Anyway, Exxon’s conclusory claim that the statements described in the complaint do not propose commercial transactions were insufficient. “[T]he mere presence of non-commercial information in an otherwise commercial presentation does not transform the communication into fully protected speech.”

Nor did the Noerr-Pennington doctrine, which protects the right to petition the government through lobbying, litigation, or other advocacy including publicity campaigns, bar the claims at this stage.

The court also rejected challenges to various smaller bits of the complaint, such as the state’s claim for relief seeking “an order that ExxonMobil fund a corrective education campaign to remedy the harm inflicted by decades of disinformation, to be administered and controlled by the State or such other independent third party as the Court may deem appropriate.” This wasn’t government-compelled speech or compelled subsidy of private speech; the funds would be used by the state to pay for corrective education.

Restitution/disgorgement: the state sought “payment of the monetary value of the defendant’s gain” to the state, acting on behalf of the citizens of the state. “[W]hen a public entity seeks disgorgement it does not claim any entitlement to particular property; it seeks only to deter violations of the [ ] laws by depriving violators of their ill-gotten gains.” This was a proper request.
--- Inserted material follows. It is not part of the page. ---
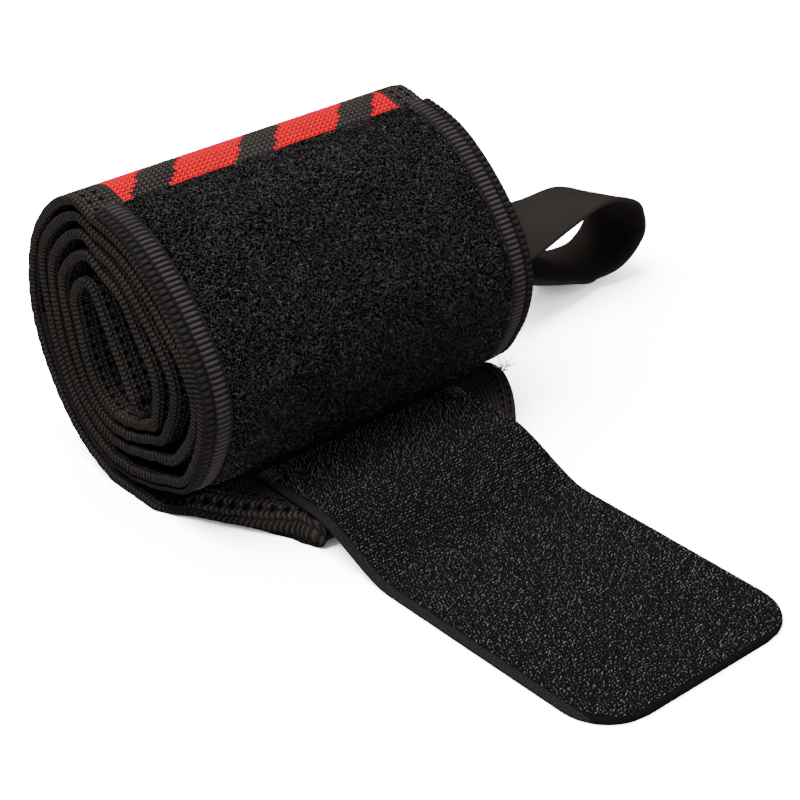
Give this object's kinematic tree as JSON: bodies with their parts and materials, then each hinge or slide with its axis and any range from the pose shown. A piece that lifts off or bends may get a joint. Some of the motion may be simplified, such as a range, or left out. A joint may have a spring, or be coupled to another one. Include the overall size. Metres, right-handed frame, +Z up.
{
  "type": "rolled-up wrist wrap",
  "caption": "Black elastic wrist wrap, loosely rolled on a table, with a loop-pile panel, a hook tab and a thumb loop.",
  "frame": {"origin": "on the table under the middle of the roll, on the underside of the band's tail", "axes": "+X along the roll's axis towards the thumb loop, -Y the way the hook tab points, +Z up from the table"},
  "size_m": [0.141, 0.1393, 0.058],
  "materials": {
    "elastic": "coarse warp-knitted elastic, matt, warm black with a woven red stripe pattern",
    "loop_pile": "brushed loop pile, matt, with grey fibre glints",
    "ribbed_edge": "fine cross ribs with a soft grey sheen",
    "hook_tape": "rows of small bright hooks on a black woven tape",
    "loop_elastic": "smooth narrow elastic, charcoal, matt"
  },
  "bodies": {
    "root": {"elastic_band": "elastic", "loop_panel": "loop_pile", "panel_edge_left": "ribbed_edge", "panel_edge_right": "ribbed_edge", "hook_tab": "hook_tape", "thumb_loop": "loop_elastic"}
  },
  "joints": []
}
Can the state reach decades back in its claims?  CUTPA’s three-year limitations period applicable to private enforcement actions does not apply to actions brought by the state. “The defendant presents scant authority in support of its proposition that an egregious delay by the sovereign violates due process.” It’s up to the legislature, not the judiciary, to abolish or modify the doctrine of nullum tempus (no limitations period runs against the state). Even if the court agreed that, at some point, nullum tempus must yield to due process, it couldn’t decide a laches-equivalent defense on a motion to strike. “The defendant is not precluded from raising due process concerns to temper the court’s consideration of the monetary relief sought by the plaintiff if the case reaches that juncture.”